The Asocks takedown follows a pattern of successful Dutch law enforcement actions against cybercriminal infrastructure. The Netherlands hosts a significant portion of the world's internet infrastructure, making it both an attractive location for legitimate businesses and a target for criminals seeking to exploit that connectivity. The Dutch Police's High Tech Crime Unit (THTC) has been responsible for several landmark takedowns, including the 2021 dismantling of the VPNLab.net bulletproof VPN service, the Hansa dark market takedown in 2017, and a series of DDoS-for-hire service disruptions.
What makes this takedown particularly notable is the scale — 17 million devices — and the efficiency of the operation. By targeting the centralized Netherlands-based server infrastructure rather than attempting to clean millions of individual victim devices, Dutch authorities neutered the entire network in a single coordinated action. The infected devices remain infected, but without a functioning command-and-control (C2 — the server that tells botnet members what to do) infrastructure, they cannot receive criminal instructions.
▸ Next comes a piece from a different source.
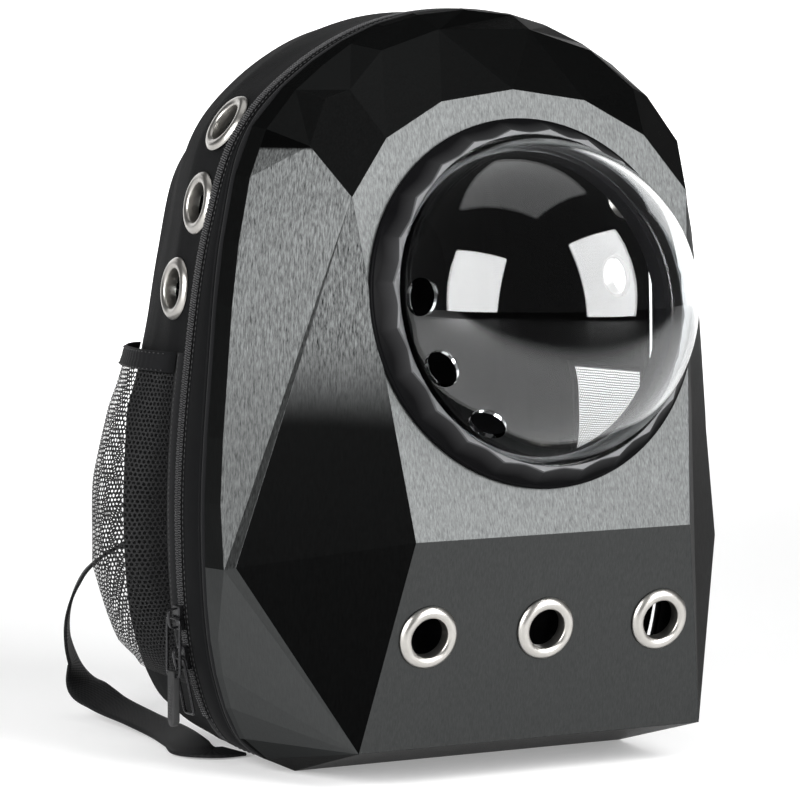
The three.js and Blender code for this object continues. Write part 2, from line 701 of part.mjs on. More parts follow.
function pocketPoint(along, z, offset) {
  const front = zipBack(z) + ZIP_WIDTH / 2 + POCKET_START;
  const back = front + POCKET_LENGTH * along;
  const up = (z - POCKET_FOOT) / (POCKET_TOP - POCKET_FOOT);
  const swell = POCKET_BULGE * fromTable(POCKET_SWELL, "up", up, "swell") * Math.sin(Math.PI * along ** 0.8) ** 0.7;
  return onSide(-1, z, back, POCKET_SEAM + Math.max(0, swell) + offset);
}

// Lines of a grid whose cords are NET_BAR of its pitch
const netLine = (k, cells) => {
  const pitch = 1 / (cells + NET_BAR);
  return pitch * ((k >> 1) + (k % 2 ? NET_BAR : 0));
};

function pocketNet() {
  const [columns, rows] = [2 * NET_COLUMNS + 1, 2 * NET_ROWS + 1];
  return sheet(
    columns,
    rows,
    (i, j, face) => {
      const z = THREE.MathUtils.lerp(POCKET_FOOT, netTop, netLine(j, NET_ROWS));
      return pocketPoint(netLine(i, NET_COLUMNS), z, face * NET_THICK);
    },
    (i, j) => i % 2 === 1 && j % 2 === 1,
  );
}

function pocketHem() {
  const columns = 14;
  return sheet(columns, 1, (i, j, face) => {
    const z = j ? POCKET_TOP : POCKET_TOP - POCKET_HEM;
    return pocketPoint(i / columns, z, face * HEM_THICK - (HEM_THICK - NET_THICK) * 0.2 * (i % columns ? 1 : 0));
  });
}

// Zip sliders and pulls, each in a frame that stands on the coil: x across the zip towards the front, y up
// along it and z out of it

const coilTop = COIL_PROUD - BAND_INSET - TAPE_DROP;
const sliderFoot = coilTop + GAP;
const pinHeight = sliderFoot + SLIDER_THICK + BRIDGE_HEIGHT * 0.32;

function zipFrame(share) {
  const p = outlinePoint(share);
  const at = rimPoint(p, 0, zipBack(p.z));
  const normal = vec(p.nx, 0, p.nz).normalize();
  const up = vec(-normal.z, 0, normal.x).negate();
  const frame = new THREE.Matrix4().makeBasis(up.clone().cross(normal), up, normal);
  return frame.setPosition(at);
}

const placed = (made, matrix) => made.transform(matrix.toArray());

function slider(share) {
  const [w, l] = [SLIDER_WIDTH / 2, SLIDER_LENGTH / 2];
  const top = sliderFoot + SLIDER_THICK;
  const post = 1.4;
  const made = block(vec(-w, -l, sliderFoot), vec(w, l, top))
    .add(block(vec(-1.6, -l * 0.8, top - 0.5), vec(1.6, l * 0.8, top + BRIDGE_HEIGHT)))
    .subtract(block(vec(-w, -l * 0.8 + post, top), vec(w, l * 0.8 - post, top + BRIDGE_HEIGHT - post)));
  return placed(made, zipFrame(share));
}

function pullFrame(share, swing) {
  const hang = new THREE.Matrix4().makeRotationX(radians(-swing)).setPosition(0, 0, pinHeight);
  return zipFrame(share).multiply(hang);
}

function pull(share, swing, leg) {
  const r = PULL_WIRE / 2;
  const low = -PULL_LENGTH;
  const corners = [vec(-leg, 0, 0), vec(leg, 0, 0), vec(leg, low, 0), vec(-leg, low, 0)];
  const reach = (from, to) => to.clone().sub(from).setLength(r * 0.7);
  const wire = corners.map((from, i) => {
    const to = corners[(i + 1) % 4];
    return rod(r, from.clone().sub(reach(from, to)), to.clone().add(reach(from, to)), 8);
  });
  return placed(wire.reduce((sum, part) => sum.add(part)), pullFrame(share, swing));
}

function pullTab(share, swing) {
  const low = -PULL_LENGTH;
  const [w, t] = [TAB_WIDTH / 2, TAB_THICK / 2];
  const end = low - TAB_LENGTH + w;
  const made = block(vec(-w, end, -t), vec(w, low + PULL_WIRE + 1, t))
    .add(rod(w, vec(0, end, -t), vec(0, end, t)))
    .subtract(rod(PULL_WIRE / 2 + GAP, vec(-w * 2, low, 0), vec(w * 2, low, 0), 12));
  return placed(made, pullFrame(share, swing));
}

// Back pad, straps, webbing and handle

const backY = RIM_Y + BAG_DEPTH;

function backPad() {
  const rows = [
    { rise: GAP, inset: 0 },
    { rise: GAP + PAD_THICK * 0.6, inset: 0 },
    { rise: GAP + PAD_THICK, inset: 5 },
  ];
  const shape = (inset) => {
    const [w, low, high, r] = [PAD_WIDTH / 2 - inset, PAD_LOW + inset, PAD_HIGH - inset, PAD_CORNER];
    const corners = [[w - r, low + r, -90], [w - r, high - r, 0], [r - w, high - r, 90], [r - w, low + r, 180]];
    return corners.flatMap(([x, z, turn]) =>
      [0, 30, 60, 90].map((step) => {
        const angle = radians(turn + step);
        return [x + r * Math.cos(angle), z + r * Math.sin(angle)];
      }),
    );
  };
  return loft(rows.map(({ rise, inset }) => shape(inset).map(([x, z]) => vec(x, backY + rise, z))));
}

// A strip of `width` by `thick` along a smooth line. Each stop has its place on the left and the direction
// of its width; side is -1 for the left and 1 for its mirror image.
function strip(side, stops, width, thick, steps, bevel = 0) {
  const line = new THREE.CatmullRomCurve3(stops.map(({ at }) => vec(...at)), false, "centripetal");
  const widths = new THREE.CatmullRomCurve3(stops.map(({ wide }) => vec(...wide)), false, "centripetal");
  const [w, t] = [width / 2, thick / 2];
  const corners = bevel
    ? [[-w, bevel - t], [bevel - w, -t], [w - bevel, -t], [w, bevel - t], [w, t - bevel], [w - bevel, t], [bevel - w, t], [-w, t - bevel]]
    : [[-w, -t], [w, -t], [w, t], [-w, t]];
  const rows = Array.from({ length: steps + 1 }, (_, i) => {
    const at = line.getPoint(i / steps);
    const tangent = line.getTangent(i / steps);
    const wide = widths.getPoint(i / steps);
    wide.addScaledVector(tangent, -wide.dot(tangent)).normalize();
    const thin = tangent.clone().cross(wide);
    return corners
      .map(([a, b]) => at.clone().addScaledVector(wide, a).addScaledVector(thin, b))
      .map((p) => p.setX(-side * p.x));
  });
  return loft(rows);
}

// Lines of the straps: places in shares of half the width, of the bag's depth behind its back wall and of the
// height, and the direction of the width
const stopsOf = (line) =>
  line.map(({ across, back, up, wide }) => ({
    at: [-across * HALF_WIDTH, backY + back * BAG_DEPTH, up * HEIGHT],
    wide,
  }));

const adjusterMiddle = { across: 0.535, back: 0.1795, up: 0.292 };
const adjusterAt = (rear, rise) => ({
  at: [-adjusterMiddle.across * HALF_WIDTH, backY + adjusterMiddle.back * BAG_DEPTH + rear, adjusterMiddle.up * HEIGHT + rise],
  wide: [1, 0, 0],
});

// Left shoulder strap from its root on the back to the adjuster
const STRAP_LINE = [
  { across: 0.3185, back: 0.0385, up: 0.7737, wide: [1, 0, 0] },
  { across: 0.3248, back: 0.0449, up: 0.7397, wide: [1, 0, 0] },
  { across: 0.3376, back: 0.109, up: 0.691, wide: [1, 0, 0] },
  { across: 0.3822, back: 0.1667, up: 0.5839, wide: [1, 0, 0.1] },
  { across: 0.4459, back: 0.1795, up: 0.4623, wide: [1, 0, 0.1] },
];

// Left webbing from the adjuster out to the side, down to the floor and in under the raised corner
const WEBBING_LINE = [
  { across: 0.5669, back: 0.2564, up: 0.2725, wide: [0.99, 0.1, 0.05] },
  { across: 0.6433, back: 0.3205, up: 0.253, wide: [0.9, 0.4, 0.1] },
  { across: 0.7452, back: 0.359, up: 0.2311, wide: [0.72, 0.65, 0.15] },
  { across: 0.8089, back: 0.4167, up: 0.1995, wide: [0.5, 0.85, 0.12] },
  { across: 0.8471, back: 0.4551, up: 0.1533, wide: [0.48, 0.87, 0.1] },
  { across: 0.8599, back: 0.4423, up: 0.1095, wide: [0.48, 0.87, 0.15] },
  { across: 0.8344, back: 0.4423, up: 0.0754, wide: [0.46, 0.8, 0.3] },
  { across: 0.8153, back: 0.391, up: 0.0462, wide: [0.62, 0.6, 0.4] },
  { across: 0.7898, back: 0.2564, up: 0.028, wide: [0.9, 0.2, 0.15] },
  { across: 0.7516, back: 0.0385, up: 0.0146, wide: [1, 0, 0.05] },
  { across: 0.7389, back: -0.1667, up: 0.0078, wide: [1, 0, 0.08] },
  { across: 0.7771, back: -0.391, up: 0.0058, wide: [0.99, 0.1, 0.05] },
  { across: 0.8153, back: -0.5385, up: 0.0054, wide: [0.9, 0.35, 0.05] },
  { across: 0.7771, back: -0.6026, up: 0.0046, wide: [0.4, 0.9, 0] },
  { across: 0.6879, back: -0.5962, up: 0.0036, wide: [0, 1, 0] },
];

// Handle across the top of the back; its ends lie on the bag
const HANDLE_LINE = [
  { across: 0.293, back: 0.0013, wide: [0, 0, 1] },
  { across: 0.2293, back: 0.0026, wide: [0, 0, 1] },
  { across: 0.1401, back: 0.068, wide: [0, 0, 1] },
  { across: 0, back: 0.1064, wide: [0, 0, 1] },
];

const strapStops = () => {
  const end = ADJUSTER.height / 2 + 1;
  return [...stopsOf(STRAP_LINE), adjusterAt(0, end + 13), adjusterAt(0, end)];
};
const webbingStops = () => {
  const slot = -(ADJUSTER.slot + ADJUSTER.bar) / 2;
  return [adjusterAt(-ADJUSTER.thick, slot), adjusterAt(0.6 * ADJUSTER.thick, slot), ...stopsOf(WEBBING_LINE)];
};
const handleStops = () => {
  const left = HANDLE_LINE.map(({ across, back, wide }) => ({
    at: [-across * HALF_WIDTH, backY + back * BAG_DEPTH + WEBBING_THICK / 2 + GAP, HANDLE_UP * HEIGHT],
    wide,
  }));
  const right = left.slice(0, -1).reverse();
  return [...left, ...right.map(({ at: [x, y, z], wide }) => ({ at: [-x, y, z], wide }))];
};

const strap = (side) => strip(side, strapStops(), STRAP_WIDTH, STRAP_THICK, 14, 3);
const webbing = (side) => strip(side, webbingStops(), WEBBING_WIDTH, WEBBING_THICK, 36);
const handle = () => strip(-1, handleStops(), HANDLE_WIDTH, WEBBING_THICK, 16);

function adjuster(side) {
  const { width, height, thick, slot, bar } = ADJUSTER;
  const middle = vec(...adjusterAt(0, 0).at).setX(side * adjusterMiddle.across * HALF_WIDTH);
  const [w, t, h] = [width / 2, thick / 2, height / 2];
  let made = block(vec(-w, -t, -h), vec(w, t, h));
  for (const z of [-1, 1]) {
    const centre = (z * (slot + bar)) / 2;
    made = made.subtract(block(vec(bar - w, -thick, centre - slot / 2), vec(w - bar, thick, centre + slot / 2)));
  }
  return made.translate(middle.toArray());
}

// The pack

const pack = new THREE.Group();
const add = (name, made, material, group = pack) => group.add(mesh(name, made, material));

add("front_shell", frontShell(), SHELL);
add("bubble_ring", bezel(), GLOSS_BLACK);
add("bubble_dome", bubble(), CLEAR);
["left", "middle", "right"].forEach((name, i) => {
  add(`front_vent_${name}`, eyelet(frontEyelets[i], lowerNormal), NICKEL);
});
for (const side of [-1, 1]) {
  SIDE_EYELETS.forEach((place, i) => {
    const { centre, axis } = sideEyelet(side, place);
    add(`side_vent_${side < 0 ? "left" : "right"}_${i + 1}`, eyelet(centre, axis), NICKEL);
  });
}
add("piping", bead(), FABRIC);
add("door_band", doorBand(), FABRIC);
add("zipper", zip(), RUBBER);
add("door_hinge_cloth", doorHinge(), FABRIC);
add("bag_body", bagBody(), FABRIC);
add("side_window_mesh", windowSheet(WINDOW_THICK, 0), NET);
add("pocket_net", pocketNet(), NET);
add("pocket_hem", pocketHem(), FABRIC);
add("zip_slider_upper", slider(UPPER_SLIDER), BLACK_METAL);
add("zip_slider_lower", slider(LOWER_SLIDER), BLACK_METAL);
add("zip_pull_upper", pull(UPPER_SLIDER, UPPER_SWING, UPPER_LEG), BLACK_METAL);
add("zip_pull_lower", pull(LOWER_SLIDER, LOWER_SWING, LOWER_LEG), BLACK_METAL);
add("pull_tab", pullTab(UPPER_SLIDER, UPPER_SWING), RUBBER);
add("back_pad", backPad(), FABRIC);
for (const side of [-1, 1]) {
  const name = side < 0 ? "left" : "right";
  add(`shoulder_strap_${name}`, strap(side), FABRIC);
  add(`strap_adjuster_${name}`, adjuster(side), GLOSS_BLACK);
  add(`strap_webbing_${name}`, webbing(side), FABRIC);
}
add("grab_handle", handle(), FABRIC);

export default pack;
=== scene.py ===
"""A bubble pet carrier backpack: brushed faceted front, fluted bezel, clear bubble, zipped cloth bag."""

import math

import bmesh
import bpy
import numpy as np
from mathutils import Matrix, Vector, noise


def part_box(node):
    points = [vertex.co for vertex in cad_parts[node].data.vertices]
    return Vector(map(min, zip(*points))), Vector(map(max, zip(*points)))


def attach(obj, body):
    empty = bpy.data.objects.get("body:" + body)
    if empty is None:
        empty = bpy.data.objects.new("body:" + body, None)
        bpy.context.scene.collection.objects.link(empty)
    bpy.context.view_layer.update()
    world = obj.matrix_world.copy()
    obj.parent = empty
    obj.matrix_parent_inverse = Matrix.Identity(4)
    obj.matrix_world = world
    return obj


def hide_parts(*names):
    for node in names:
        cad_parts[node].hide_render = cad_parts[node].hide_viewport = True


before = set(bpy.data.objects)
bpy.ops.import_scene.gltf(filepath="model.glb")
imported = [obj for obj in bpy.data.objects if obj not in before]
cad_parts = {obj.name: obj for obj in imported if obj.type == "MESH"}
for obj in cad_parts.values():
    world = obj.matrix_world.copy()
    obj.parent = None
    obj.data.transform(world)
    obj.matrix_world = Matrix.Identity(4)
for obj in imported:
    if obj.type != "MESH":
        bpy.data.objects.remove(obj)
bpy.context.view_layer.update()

MM = 0.001
PACK = "pack"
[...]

Device owners should still run a thorough malware scan and firmware update, as the underlying infection may be used to re-enroll devices in a successor botnet.
// 06 Conclusion
The Asocks residential proxy botnet operated for an extended period by routing criminal DDoS, phishing, and fraud traffic through 17 million unwitting victims' devices, with all 200 command-and-control servers concentrated in the Netherlands. Dutch police and NCSC's decisive action — seizing the infrastructure and working with the hosting provider to shut it down — has disrupted a significant piece of global cybercriminal infrastructure. Device owners should update firmware and change default credentials; security teams should review their defenses against residential-IP-sourced attacks, which blocklist-based approaches cannot adequately address.